Abstract

Mozart's last opera, The Magic Flute (Die Zauberflote), is still the most misunderstood of all his works, largely because of its deceptive, fairytale simplicity, its curious mixture of folk comedy and high seriousness. Generations of opera lovers have thought of the opera as merely an entertaining spectacle of magic and fanciful diversion, all but ignoring its serious core, the magnificent drama of regeneration and initiation. Even the most sophisticated operaphiles have generally shown themselves content to regard the symbolic and sober aspects of the opera as mere intrusions or mistakes on the part of The Magic Flute's controversial librettist, Emmanuel Schikaneder.

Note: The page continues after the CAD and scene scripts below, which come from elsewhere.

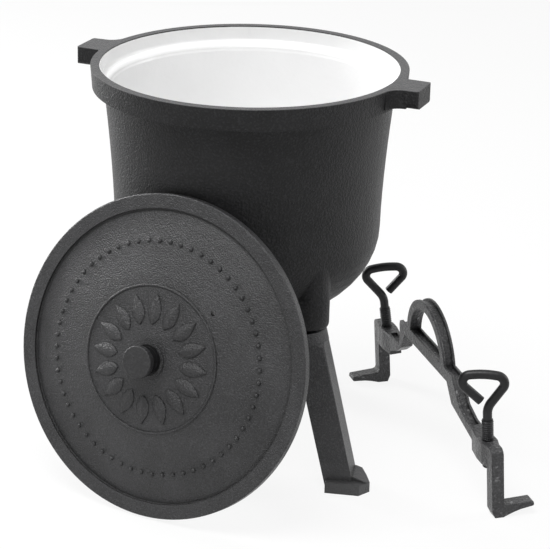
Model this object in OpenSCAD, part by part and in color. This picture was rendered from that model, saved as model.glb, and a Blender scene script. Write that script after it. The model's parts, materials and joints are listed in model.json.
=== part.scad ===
// Enamelled cast iron pot on three screwed-in legs. Its lid leans on the wall and a lid
// clamp with two bent-rod screws stands beside it.
// Millimetres, +Z up. The origin is on the pot's axis at the floor, X runs along the lugs.

/* [Pot] */
// Outer diameter of the rim band
rim_d = 290; // [284:1:300]
// Height of the rim above the floor
rim_z = 370; // [362:1:380]
// Height of the rim band
band_h = 20; // [17:1:24]
// Draft of the rim band, on the radius
band_draft = 1.5; // [0:0.5:3]
// Width of the flat top of the rim
face_w = 8; // [6:0.5:9]
// Step from the rim in to the body under the band, on the radius
neck_step = 12; // [10:1:14]
// Narrowing of the wall from the band down to the bowl, on the radius
wall_taper = 9.3; // [7:0.1:13]
// Height of the underside of the bowl above the floor
bowl_z = 130; // [126:1:134]
// Height of the rounded bowl
bowl_h = 90; // [84:1:96]
// Thickness of the wall
wall = 5; // [4:0.5:6]
// Thickness of the enamel
enamel_t = 0.8; // [0.4:0.1:1.2]

/* [Lugs] */
// Length of a lug beyond the rim
lug_out = 23; // [19:1:31]
// Width of a lug
lug_w = 35; // [30:1:40]
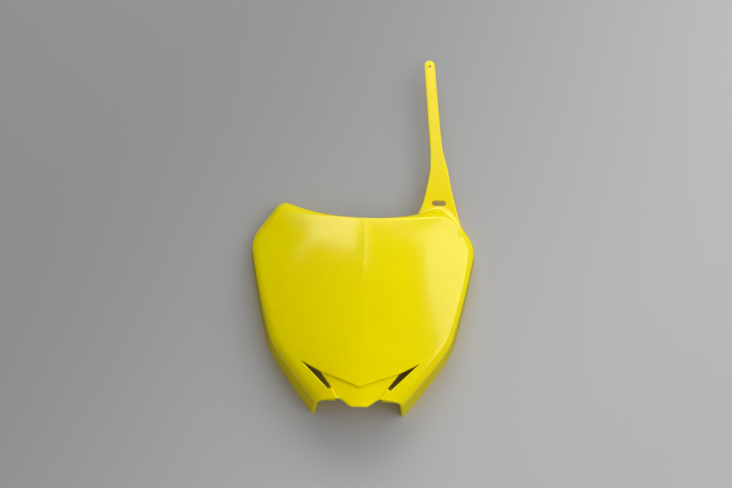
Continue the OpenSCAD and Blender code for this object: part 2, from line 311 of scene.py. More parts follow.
    def face_z(self, x: float, y: float) -> float:
        """Returns the height of the crowned face, with its softened centre crease."""
        across = math.hypot(x, self.crease_soft) - self.crease_soft
        return self.crest_z(y) - self.crease_slope * across - self.crown(y) * x * x

    @property
    def shift_y(self) -> float:
        """How far the shared frame's middle is from the open lower end."""
        return (self.tongue_out - self.strap_top_y) / 2

    def to_frame(self, p: Sequence[float]) -> Vector:
        """Returns a plate point in metres in the shared frame."""
        return Vector((p[0], p[1] + self.shift_y, p[2])) * MM


@dataclass(frozen=True)
class Station:
    """One place on the plate's edge, with the crease, the rim and the fall between them."""

    crease: Vector
    rim: Vector
    fall: float
    rim_z: float


@dataclass(frozen=True)
class Corner:
    """An upper corner in plan, with the directions down its side and along its top."""

    at: Vector
    side: Vector
    top: Vector
    cut: float

    def rounded(self, p: Vector, way: float) -> Vector:
        """Rounds the corner.

        Args:
            p: The point on the sharp outline.
            way: -1 for a point on the side, 1 for one on the top.

        Returns:
            The point, moved onto the rounded corner when it is near it.
        """
        d = (p - self.at).length / self.cut
        if d >= 1:
            return p
        a, b = self.at + self.side * self.cut, self.at + self.top * self.cut
        t = 0.5 + 0.5 * way * d
        return a * (1 - t)**2 + self.at * (2 * t * (1 - t)) + b * t * t


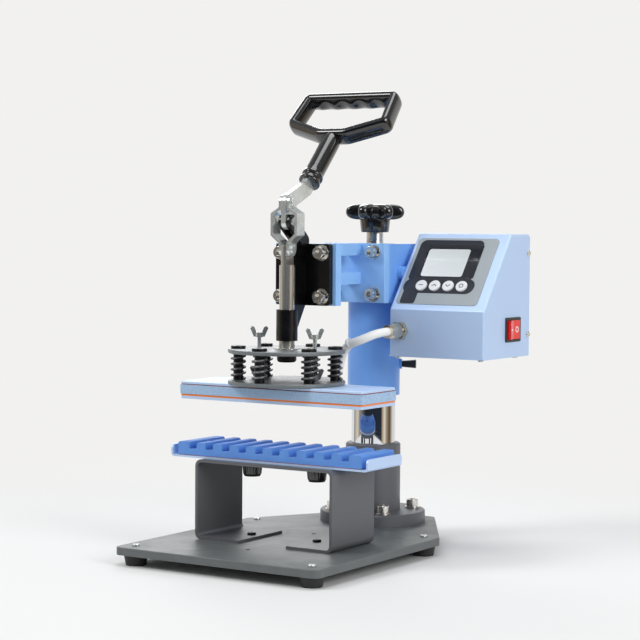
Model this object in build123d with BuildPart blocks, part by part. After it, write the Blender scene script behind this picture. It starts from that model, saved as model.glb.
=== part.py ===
from build123d import *

import math
import os

# Bench heat press for pens, in millimetres: +X right, +Y back towards the post, +Z up.
# The origin is the point of the table top that lies under the plunger's axis.
# The press stands open, with its arm midway up the post.

# Running fit of a shaft in its bore, gap between other moving faces, and play of a fixed fit
RUNNING_FIT = 0.05
MOVING_GAP = 0.3
FIXED_FIT = 0.02
EDGE_BREAK = 0.6

# Base plate and feet
PLATE_WIDTH = 242.0
PLATE_FRONT = 130.0
PLATE_SIDE_END = 107.0
PLATE_BACK = 233.0
PLATE_TAIL_WIDTH = 90.0
PLATE_THICKNESS = 8.0
PLATE_CORNER = 8.0
FOOT_HEIGHT = 11.0
FOOT_TOP_DIAMETER = 25.0
FOOT_BOTTOM_DIAMETER = 20.5
FOOT_INSET = 16.0
FOOT_FRONT_INSET = 16.5
FOOT_BACK_INSET = 5.0
FOOT_SCREW_DIAMETER = 4.0
FOOT_SCREW_HEAD_DIAMETER = 8.0
FOOT_SCREW_HEAD_HEIGHT = 2.2
FOOT_RECESS_DIAMETER = 9.6
FOOT_RECESS_DEPTH = 4.0
SPARE_HOLE_DIAMETER = 5.0
SPARE_HOLE_FRONT = -68.0
SPARE_HOLE_SPACING = 122.0

# Post, its flange and the height screw
POST_BEHIND = 173.6
POST_DIAMETER = 48.0
POST_TOP = 275.0
POST_SCREW_DEPTH = 75.0
FLANGE_DIAMETER = 115.0
FLANGE_THICKNESS = 12.5
FLANGE_BOLT_CIRCLE = 90.0
FLANGE_EDGE = 1.0
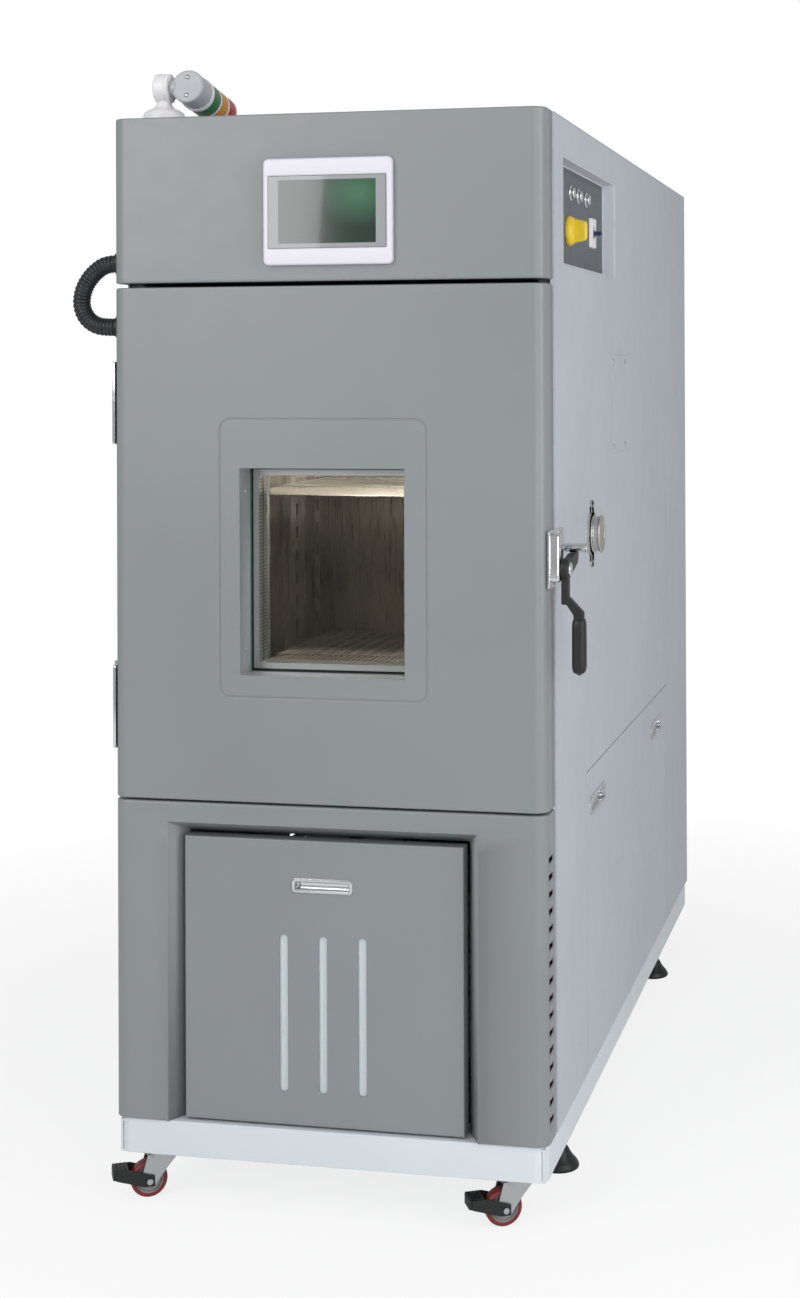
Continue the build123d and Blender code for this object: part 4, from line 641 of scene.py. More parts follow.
def makeHeader():
    # the plain pressing between the header's levels, and the hose's upper collar
    points, _, ends = pressing(panels["header"])
    shape = (points.reshape(-1, 3), gridFaces(*points.shape[:2]).tolist() + ends)
    makePiece("headerPressing", *shape, greyPaint, "cabinet", "grey_paint", wall=panels["wall"],
              out=(0, -1, 0), also=("header_fascia",))
    makePiece("headerCollar", *ringCollar(hose["route"][0][1]), blackAbs, "cabinet", "black_plastic")


doorFace = dict(window=((-119.0, 109.0), (719.5, 996.5)), groove=((-149.0, 140.0), (689.0, 1063.5)),
                corner=16.0, wide=3.0, deep=1.2)


def makeDoor():
    points, heights, ends = pressing(panels["door"])
    rows, columns = len(heights), points.shape[1]
    keep = np.ones((rows - 1, columns - 1), bool)
    middleRow = max(range(rows - 1), key=lambda k: heights[k + 1][1] - heights[k][1])
    keep[middleRow, columns // 2 - 1] = False  # the flat of the face, made below with its groove and window
    shell = (points.reshape(-1, 3), gridFaces(rows, columns, keep=keep).tolist() + ends)
    x, z = doorFace["groove"]
    inner = doorFace["wide"]
    r = doorFace["corner"]
    lip = panels["roll"] + panels["strip"]
    # loops out from the window: sheet, down the groove's inner wall, its floor, up the outer wall, sheet
    across, up = doorFace["window"]
    face = stepped(across, up, [(0.0, 0.0, 0.0), (-1, 0.0, 0.0)]) + stepped(x, z, [
        (inner + 1.5, 0.0, r - inner - 1.5),
        (inner + 0.5, 0.0, r - inner - 0.5),
        (inner - 0.1, -0.35, r - inner),
        (inner - 0.5, -doorFace["deep"], r - inner),
        (0.5, -doorFace["deep"], r - 0.5),
        (0.1, -0.35, r),
        (-0.4, 0.0, r + 0.4),
        (-1.4, 0.0, r + 1.4),
    ]) + [((-faceHalf, faceHalf), (panels["door"][0] + lip, panels["door"][1] - lip), 0.0, 0.0)]
    makePiece("doorPressing", *joined(shell, loops(face, front, first=False, last=False)), greyPaint,
              "door", "grey_paint", wall=panels["wall"], out=(0, -1, 0), also=("door_shell",))
    makePiece("doorCollar", *ringCollar(hose["route"][-1][1]), blackAbs, "door", "black_plastic")


fasciaFace = dict(opening=(-223.0, 206.0, 520.0), back=(-205.0, 188.0, 503.0), splay=34.0, louvres=16,
                  louvreZ=(145.0, 506.0), louvreHeight=8.0, louvreY=(12.0, 37.0))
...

Much of the confusion surrounding the degree of seriousness in The Magic Flute may be attributed to the flamboyant Schikaneder, whose buffoonery as the first Papageno was enough to irritate even Mozart. For years it was also believed that the so-called inconsistency of plot -that is, the transformation of the Queen of the Night and the redirected quest of the hero -was the product of carelessness, of drastic revisions on Schikaneder's part when faced at midpoint with a rival opera on a similar subject. Of course all such theories are sadly inadequate, for by that time Mozart had finished most of the music for his new opera; and not even Mozart, prolific genius that he was, could have revised his material so extensively at such short notice. What we are really confronted with in Th e Magic Flute is a deliberate reshaping on the part of Schikaneder and Mozart of traditional folk lore and fantastische Geschichte into an entirely new form. Between them they stood a fairy-tale on its end and left to posterity one of the most enigmatic, though fascinating, operas ever written.